▶ Work instructions: Of the lines listed below, return exactly those that run from the line containing "Write part 4" through the line containing "spigot, outer wall.", both included.

▶ Source material:

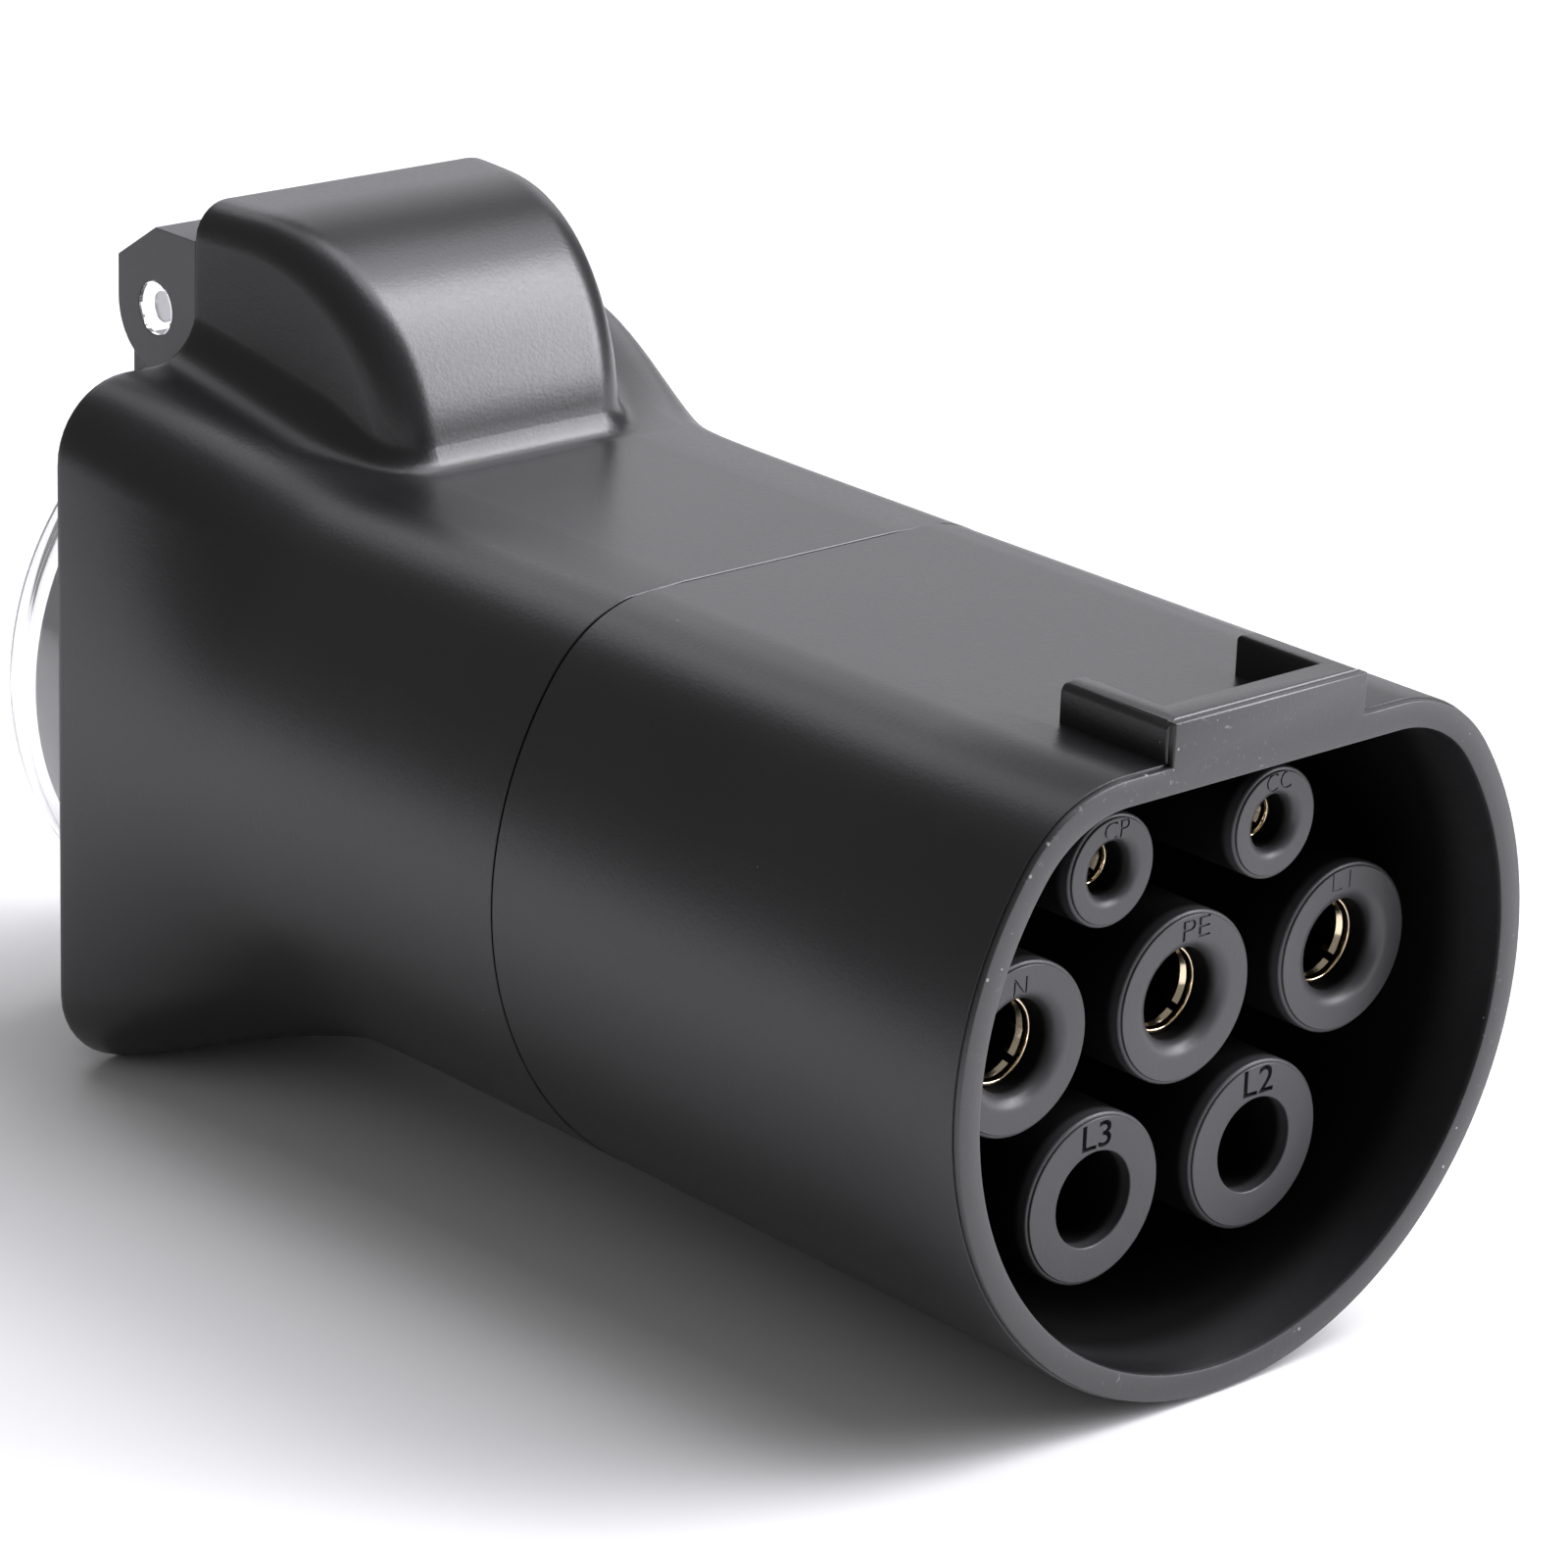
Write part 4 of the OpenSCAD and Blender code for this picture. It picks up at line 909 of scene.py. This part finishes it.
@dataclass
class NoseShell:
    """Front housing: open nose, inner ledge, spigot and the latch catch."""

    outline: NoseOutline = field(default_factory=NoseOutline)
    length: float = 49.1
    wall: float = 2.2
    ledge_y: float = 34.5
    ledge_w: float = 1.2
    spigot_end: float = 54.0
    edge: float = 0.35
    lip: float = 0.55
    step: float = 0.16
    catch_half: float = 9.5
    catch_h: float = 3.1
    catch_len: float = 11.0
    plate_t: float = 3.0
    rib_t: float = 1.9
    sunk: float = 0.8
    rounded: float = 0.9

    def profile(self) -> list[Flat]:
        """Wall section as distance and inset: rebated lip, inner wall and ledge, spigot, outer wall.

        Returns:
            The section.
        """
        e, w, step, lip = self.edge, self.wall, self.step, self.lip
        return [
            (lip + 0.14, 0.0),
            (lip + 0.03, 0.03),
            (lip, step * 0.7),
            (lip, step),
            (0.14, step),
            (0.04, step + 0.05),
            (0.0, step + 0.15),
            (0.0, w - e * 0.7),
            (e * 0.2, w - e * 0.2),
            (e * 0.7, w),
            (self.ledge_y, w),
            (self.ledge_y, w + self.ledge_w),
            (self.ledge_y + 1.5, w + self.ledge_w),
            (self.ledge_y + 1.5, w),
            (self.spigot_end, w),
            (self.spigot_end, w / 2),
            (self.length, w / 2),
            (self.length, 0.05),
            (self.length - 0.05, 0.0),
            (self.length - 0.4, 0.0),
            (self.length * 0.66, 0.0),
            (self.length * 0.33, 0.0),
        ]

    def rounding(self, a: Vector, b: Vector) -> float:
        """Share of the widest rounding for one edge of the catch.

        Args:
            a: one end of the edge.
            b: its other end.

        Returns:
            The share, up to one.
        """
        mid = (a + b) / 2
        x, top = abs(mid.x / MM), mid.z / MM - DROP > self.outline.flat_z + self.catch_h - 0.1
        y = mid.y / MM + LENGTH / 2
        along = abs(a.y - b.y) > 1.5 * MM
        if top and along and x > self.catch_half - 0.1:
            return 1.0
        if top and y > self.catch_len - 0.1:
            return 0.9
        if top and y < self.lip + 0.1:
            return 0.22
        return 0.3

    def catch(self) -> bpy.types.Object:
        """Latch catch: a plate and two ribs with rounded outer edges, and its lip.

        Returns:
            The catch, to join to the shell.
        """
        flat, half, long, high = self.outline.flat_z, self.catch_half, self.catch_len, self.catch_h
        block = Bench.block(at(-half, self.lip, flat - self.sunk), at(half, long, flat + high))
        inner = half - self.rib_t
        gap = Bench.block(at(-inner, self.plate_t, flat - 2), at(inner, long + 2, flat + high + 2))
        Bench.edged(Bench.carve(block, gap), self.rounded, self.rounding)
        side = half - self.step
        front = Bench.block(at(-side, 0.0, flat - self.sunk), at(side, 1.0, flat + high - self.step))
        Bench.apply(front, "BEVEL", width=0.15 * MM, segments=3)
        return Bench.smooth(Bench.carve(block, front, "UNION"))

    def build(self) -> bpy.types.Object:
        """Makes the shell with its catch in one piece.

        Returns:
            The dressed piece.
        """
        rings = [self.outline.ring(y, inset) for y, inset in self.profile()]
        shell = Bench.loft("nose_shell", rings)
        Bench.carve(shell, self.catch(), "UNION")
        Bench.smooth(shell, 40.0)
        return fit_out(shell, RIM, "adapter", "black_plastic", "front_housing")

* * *

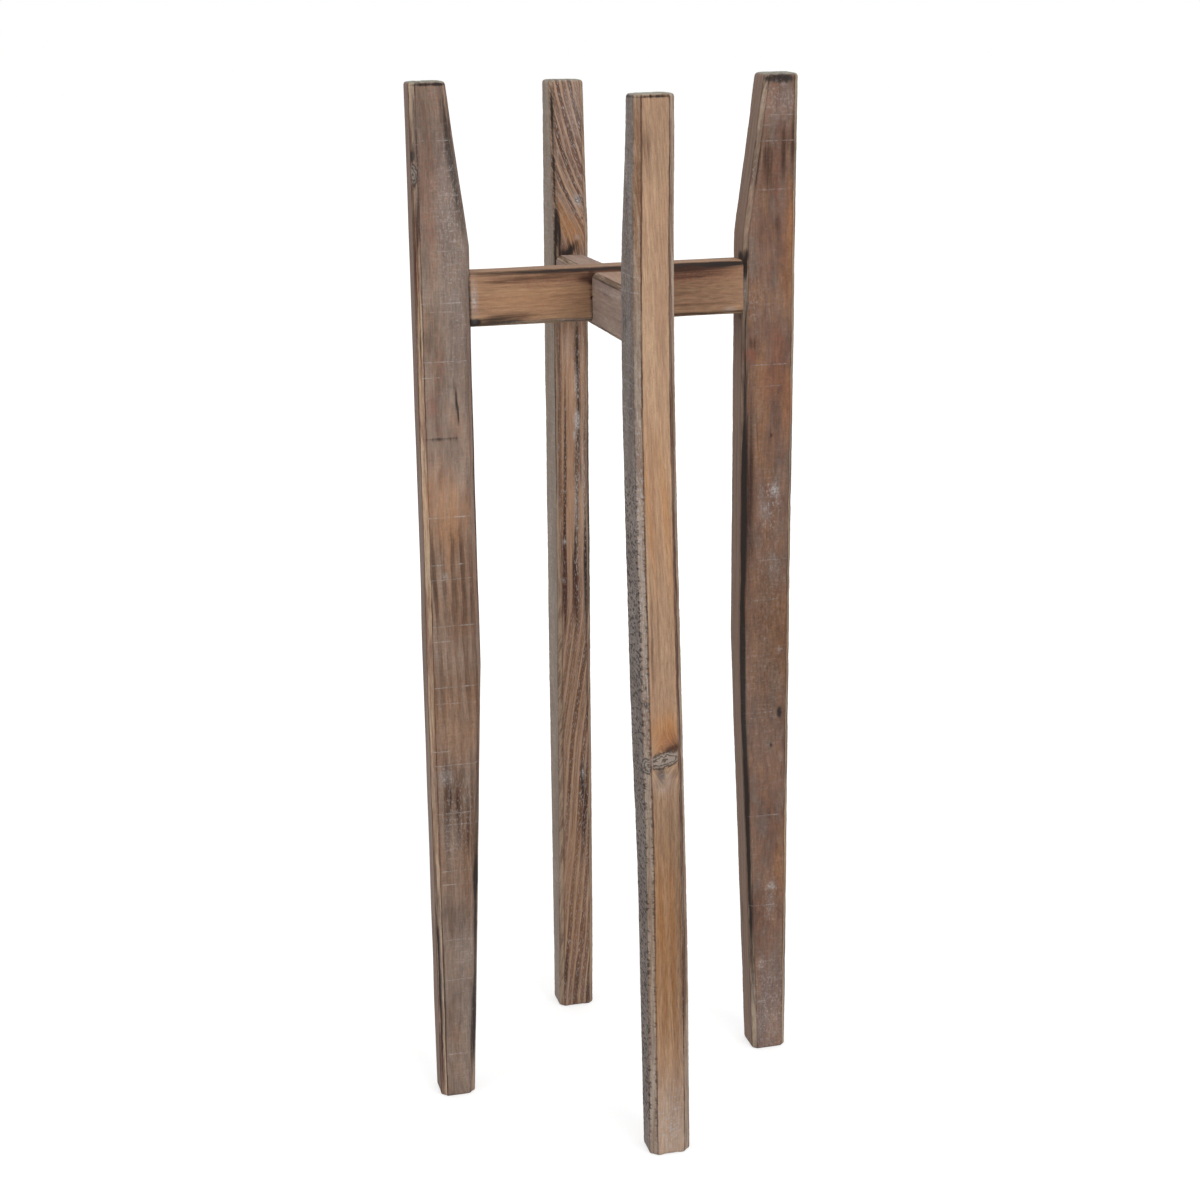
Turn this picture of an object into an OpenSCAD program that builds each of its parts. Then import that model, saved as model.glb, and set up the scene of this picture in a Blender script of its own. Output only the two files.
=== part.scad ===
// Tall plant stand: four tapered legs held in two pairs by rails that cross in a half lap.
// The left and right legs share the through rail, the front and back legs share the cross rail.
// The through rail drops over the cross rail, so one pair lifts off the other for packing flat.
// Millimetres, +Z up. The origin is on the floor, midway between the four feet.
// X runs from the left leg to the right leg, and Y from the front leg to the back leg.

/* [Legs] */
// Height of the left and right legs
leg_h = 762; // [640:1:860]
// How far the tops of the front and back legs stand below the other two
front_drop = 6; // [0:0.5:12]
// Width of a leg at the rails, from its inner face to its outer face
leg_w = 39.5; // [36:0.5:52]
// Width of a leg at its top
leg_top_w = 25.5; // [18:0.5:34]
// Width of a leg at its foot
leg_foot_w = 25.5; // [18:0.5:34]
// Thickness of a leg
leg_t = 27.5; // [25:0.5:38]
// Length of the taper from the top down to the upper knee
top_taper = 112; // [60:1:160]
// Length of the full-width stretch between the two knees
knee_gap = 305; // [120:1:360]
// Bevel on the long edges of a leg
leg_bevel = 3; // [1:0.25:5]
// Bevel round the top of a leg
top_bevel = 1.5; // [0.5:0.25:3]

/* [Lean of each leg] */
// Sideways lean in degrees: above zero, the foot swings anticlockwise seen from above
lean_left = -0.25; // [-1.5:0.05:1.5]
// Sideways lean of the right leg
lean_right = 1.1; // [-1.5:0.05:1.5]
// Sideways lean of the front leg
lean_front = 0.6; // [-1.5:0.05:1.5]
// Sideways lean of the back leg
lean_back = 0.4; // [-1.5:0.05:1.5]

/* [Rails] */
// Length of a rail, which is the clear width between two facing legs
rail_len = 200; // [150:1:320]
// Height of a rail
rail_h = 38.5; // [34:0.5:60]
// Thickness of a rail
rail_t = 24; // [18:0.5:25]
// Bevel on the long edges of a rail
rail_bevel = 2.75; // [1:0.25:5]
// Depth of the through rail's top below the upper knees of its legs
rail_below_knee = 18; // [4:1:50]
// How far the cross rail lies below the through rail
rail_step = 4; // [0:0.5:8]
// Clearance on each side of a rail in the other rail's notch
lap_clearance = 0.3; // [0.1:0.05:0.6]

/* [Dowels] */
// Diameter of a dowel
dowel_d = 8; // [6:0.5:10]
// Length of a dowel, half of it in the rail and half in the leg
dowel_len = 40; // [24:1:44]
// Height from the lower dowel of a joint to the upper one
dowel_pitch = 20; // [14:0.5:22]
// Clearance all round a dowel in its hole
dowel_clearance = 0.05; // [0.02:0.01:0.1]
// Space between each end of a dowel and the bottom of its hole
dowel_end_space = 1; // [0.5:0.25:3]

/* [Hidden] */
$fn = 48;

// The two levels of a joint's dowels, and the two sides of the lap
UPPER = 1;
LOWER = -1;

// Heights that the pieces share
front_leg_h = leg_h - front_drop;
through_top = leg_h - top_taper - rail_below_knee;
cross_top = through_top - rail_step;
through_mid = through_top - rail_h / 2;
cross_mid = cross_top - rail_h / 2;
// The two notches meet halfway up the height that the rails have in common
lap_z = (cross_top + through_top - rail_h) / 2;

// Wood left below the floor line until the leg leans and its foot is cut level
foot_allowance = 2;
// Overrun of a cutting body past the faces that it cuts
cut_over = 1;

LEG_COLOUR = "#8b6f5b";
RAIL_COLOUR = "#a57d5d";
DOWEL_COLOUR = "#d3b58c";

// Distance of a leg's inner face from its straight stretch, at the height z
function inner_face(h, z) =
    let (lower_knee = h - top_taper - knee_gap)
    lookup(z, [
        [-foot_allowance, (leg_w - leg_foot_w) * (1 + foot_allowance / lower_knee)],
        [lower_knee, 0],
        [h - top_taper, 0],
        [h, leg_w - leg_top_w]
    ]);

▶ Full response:
Write part 4 of the OpenSCAD and Blender code for this picture. It picks up at line 909 of scene.py. This part finishes it.
@dataclass
class NoseShell:
    """Front housing: open nose, inner ledge, spigot and the latch catch."""

    outline: NoseOutline = field(default_factory=NoseOutline)
    length: float = 49.1
    wall: float = 2.2
    ledge_y: float = 34.5
    ledge_w: float = 1.2
    spigot_end: float = 54.0
    edge: float = 0.35
    lip: float = 0.55
    step: float = 0.16
    catch_half: float = 9.5
    catch_h: float = 3.1
    catch_len: float = 11.0
    plate_t: float = 3.0
    rib_t: float = 1.9
    sunk: float = 0.8
    rounded: float = 0.9

    def profile(self) -> list[Flat]:
        """Wall section as distance and inset: rebated lip, inner wall and ledge, spigot, outer wall.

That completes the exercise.